The Jews in the West were no better. Laqueur comments, “What about the Jewish leaders who continued to doubt the authenticity of the news well after it should have been obvious that there was no more room for doubt?” (p. 122).

THE HOLOCAUST BLAME GAME: EVERYBODY CAN BE BLAMED

Laqueur quips, “If one finds fault with them [Poles], what is one to say about the Russians, who deliberately played it down from the beginning to this day? What about the British Foreign Office which decided in late 1943 to delete any reference to the use of gas chambers because the evidence was untrustworthy? What about the American officials who tried to suppress the ‘unauthorized news’ from Eastern Europe?” (pp. 121-122).
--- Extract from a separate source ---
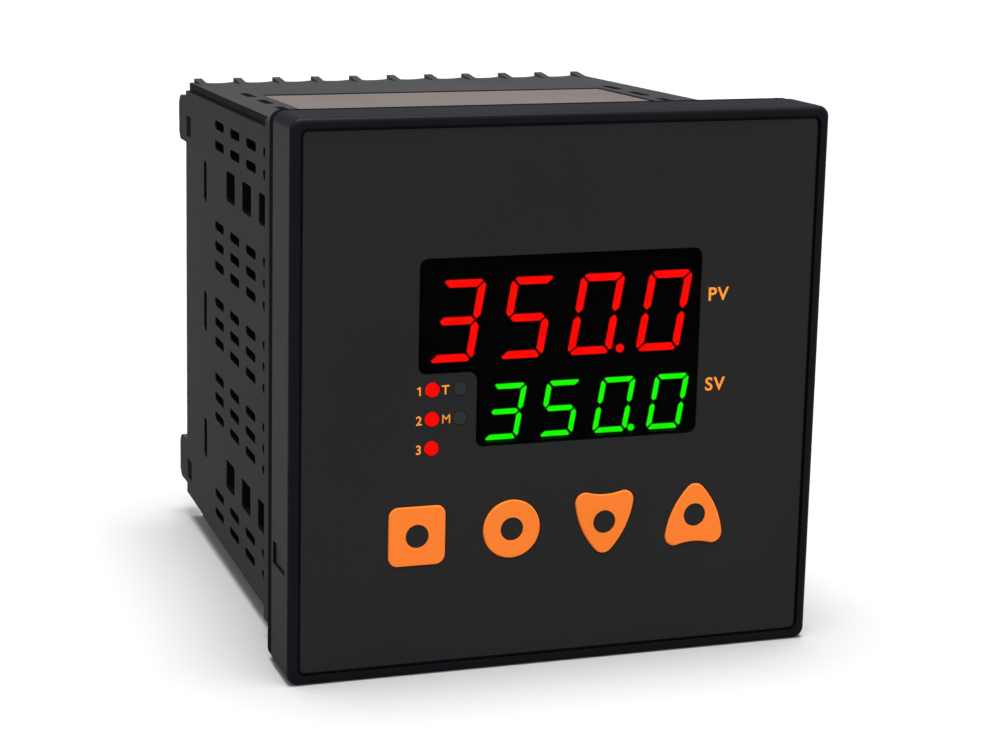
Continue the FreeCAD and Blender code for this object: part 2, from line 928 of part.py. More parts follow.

IF PIUS XII WAS INDIFFERENT TO JEWS, THEN HE WAS ALSO INDIFFERENT TO CATHOLICS

As for the conduct of the Vatican, Laqueur characterizes its alleged inaction as follows: “Probably it was a case of pusillanimity rather than anti-Semitism. If the Vatican did not dare to come to the help of hundreds [actually, thousands] of Polish priests who also died in Auschwitz, it was unrealistic to expect that it would show more courage and initiative on behalf of the Jews.” (p. 55).